My attitude towards the Rising is one of shades of grey

I sympathise with the Connolly view, the internationalist view, the one of fighting for the worker regardless of their background, the view that World War I was an imperial evil, and the system which perpetuated that needed to be overthrown

That the flag under which you live is essentially meaningless - that nationalism is irrelevant - that the fairness of the society you live in is what matters

Connolly believed that the only way that could achieved was separation from the British Empire

I do not sympathise with the Pearse view at all - Pearse was a nationalist psychopath who wanted a pure Gaelic Ireland and believed that blood sacrifice was glorious

In the Rising, people were murdered on the streets by the rebels and that was very wrong

The Rising had no democratic legitimacy

But the Rising lasted less than a week

The IRA campaign lasted 28 years

The War Of Independence was what it was

But again, it contained terrible events which absolutely are condemnable - Soloheadbeg which started the war was murder pure and simple - even Seamus Robinson who commanded the operation admitted this - the other went rogue

The difference was it had the support of the people - Sinn Fein had 73 MPs - and it always had a likelihood of success

That was never, ever the case with the PIRA campaign - it never, ever had a chance of success

A valid comparison would be if this war had continued until 1947 with zero chance of success - because that's what the PIRA did

The moral cases around the Rising and the War of Independence are grey - the moral case around the 28 year PIRA campaign is not

It was a totally futile campaign of wanton murder and societal devastation which was an utter abomination






#1960
Quote from: sid waddell on December 14, 2020, 02:50:19 PM
But the PIRA didn't fight for these things, they fought for "Brits out of Ireland" - something they never had a remote chance
of achieving - and they failed
Quote
They also wound up their campaign when it became clear to both sides that neither could militarily succeed and when it became clear thatn the Brits were taking peace talks seriously. Remember what I told you about Canary Wharf?
It was clear from the get go that the PIRA could not militarily succeed

It was even clearer by 1972 they could not succeed

It was clearer again by 1978 they could not militarily succeed

And so on, and so on

And they continued all the way to 1997

Talk about being slow learners



#1961
Quote from: sid waddell on December 14, 2020, 02:50:19 PM
The end of the RUC didn't happen by murdering people, it happened by peaceful negotiation
QuoteJust like the RIC could have? Explain how the RUC could have been disbanded, and at what point? The Anglo-Irish Agreement didn't countenance the idea. Neither did Sunngingdale.
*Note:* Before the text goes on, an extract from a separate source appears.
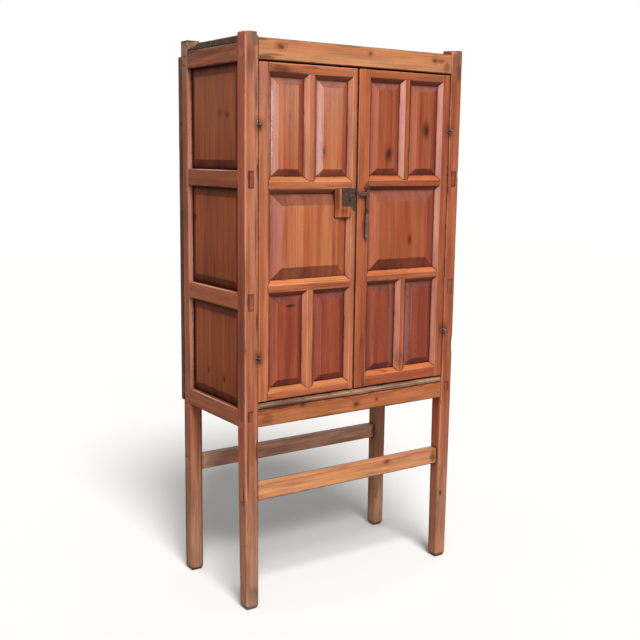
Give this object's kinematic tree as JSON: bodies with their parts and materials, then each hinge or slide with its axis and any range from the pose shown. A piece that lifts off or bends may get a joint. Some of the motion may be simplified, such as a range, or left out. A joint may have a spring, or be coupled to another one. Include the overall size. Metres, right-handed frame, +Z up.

So you'll need something more convincing than "oh it just would have magically happened if nationalists agitated for it enough or if enough peaceful nationalist protesters got shot dead in the street"
In the exact same way it eventually happened in 2000, by peaceful negotiation

You achieve this by mass political mobilisation and protest, mass sustained civil disobedience, international attention continually being drawn to the plight of Catholic civilians

And even if the RUC hadn't ended until 2000, well you would have been spared the intervening years of murder

Two situations:
i) a hypothetical - 30 years of peaceful Catholic protest and the end of the RUC in 2000
ii) the reality - 28 years of murder, societal devastation and the end of the RUC in 2000

i) is miles better than ii)

Isn't it?




#1962
Quote from: sid waddell on December 14, 2020, 02:50:19 PM
The Anglo-Irish Agreement didn't happen by murdering people, it happened by peaceful negotiation
Quote
It was also roundly rejected by the entirety of unionism. Was that the fault of the IRA too? Or should it have just pressed ahead regardless?  ::) When I asked for how what we have today could have been achieved peacefully, I was hoping you would try to come back with something better than this nonsense. Did the Anglo Irish Agreement advocate the disbandment of the RUC btw? In one memorable incident, the RUC actually moved one of their landrovers out of the way to facilitate a violent loyalist protest entering the Stomont Estate). Did the agreement allow for demilitarization? No. In reality, one of the trade-off's for allowing southern civil servants to have an advisory role, was increased British militarization of the border counties.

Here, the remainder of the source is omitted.